French pianist (1903–1998)

Magdeleine Brard (7 August 1903 – 3 June 1998), also known as Magda Brard, was a French pianist. During the 1930s, she was associated with Benito Mussolini, and under his patronage ran a music school in Turin.

== Early life ==
Magda Marie Anna Brard was born in Pontivy, Brittany, the daughter of Alfred Brard, a businessman and politician. Her brother Roger Brard (1907–1977) became a naval admiral and president of the Societé Mathématique de France. She was a prize-winning student at the Paris Conservatoire, under Alfred Cortot.

== Musical career ==
Magdeleine Brard toured in the United States as a pianist in 1919, sponsored by the French ministry of fine arts. She was possibly the youngest female soloist ever with the Metropolitan Opera when she played there at age 15.

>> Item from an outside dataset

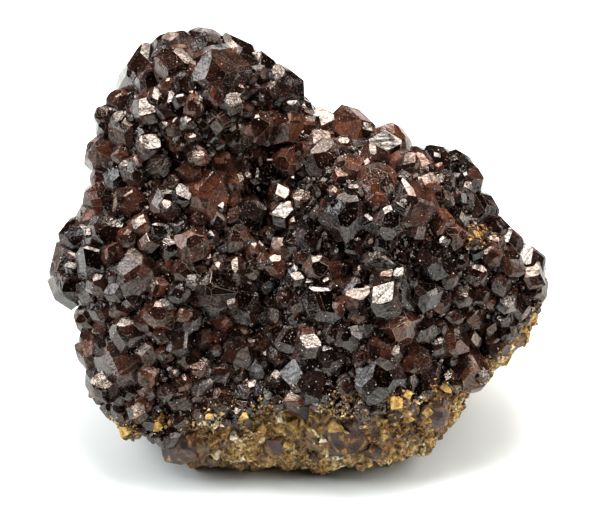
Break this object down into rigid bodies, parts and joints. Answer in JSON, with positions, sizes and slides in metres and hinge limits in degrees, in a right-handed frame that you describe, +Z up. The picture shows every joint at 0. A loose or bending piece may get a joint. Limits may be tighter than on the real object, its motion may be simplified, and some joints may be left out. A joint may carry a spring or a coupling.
{
  "type": "garnet in matrix",
  "caption": "Hand specimen: a crust of dark brown-red intergrown garnet crystals leaning back on a wedge of ochre-brown rock.",
  "frame": {"origin": "middle of the footprint of the whole specimen, on the surface it rests on", "axes": "+Z up, +X to the right along the specimen's longest side, +Y away from the viewer who faces the crystals"},
  "size_m": [0.0749, 0.0549, 0.0595],
  "materials": {
    "ochre_rock": "rough, granular, weathered",
    "garnet": "glassy crystal faces",
    "dull_garnet": "waxy, broken"
  },
  "bodies": {
    "root": {"rock_matrix": "ochre_rock", "garnet_crust": "garnet", "rock_garnet_left": "dull_garnet", "rock_garnet_middle": "dull_garnet", "rock_garnet_right": "dull_garnet"}
  },
  "joints": []
}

In spring 1922 she gave twenty concerts in France, and returned to the United States for further performances in the autumn of that year. During the 1922 visit, she volunteered as a subject of analysis at the Cleveland School of Character Diagnosis, a clinic interested in the personalities of high achievers. She made piano roll recordings of works by Liszt, Chopin, Schumann, Scriabin, Chabrier, Arensky, Massenet, Fauré, and Saint-Saens in the 1920s, and performed at New York's Hippodrome in 1925.

She played for Benito Mussolini at his Villa Torlonia in 1926, while she was pregnant with her first child. By the following year, they were understood to be lovers, and he demanded that she forgo further musical performances, and forbid the Italian press from covering any events where she performed. There were rumors that she was a French spy, and she was at risk from others in Mussolini's confidence.

In 1933, she opened a music school in Turin. She was director of the "Accademia della musica" from 1933 to 1943. She was arrested in 1945, but freed after intervention from French diplomats, and returned to Paris after the war. She taught Italian in a private school later in life.

== Personal life ==
Magdeleine Brard first married in 1920, to Edmondo Michele Borgo, a wealthy Italian businessman. The Borgos separated in 1936. She had three children, Reginaldo (born 1926), the son of Edmondo Borgo; Vanna (born 1932), believed to be the biological daughter of Benito Mussolini; and Micaela (born 1942), the daughter of Swiss businessman Enrico Wild, whom Brard married in 1945. Wild died in 1955. Magdeleine Brard died in 1998, aged 94 years.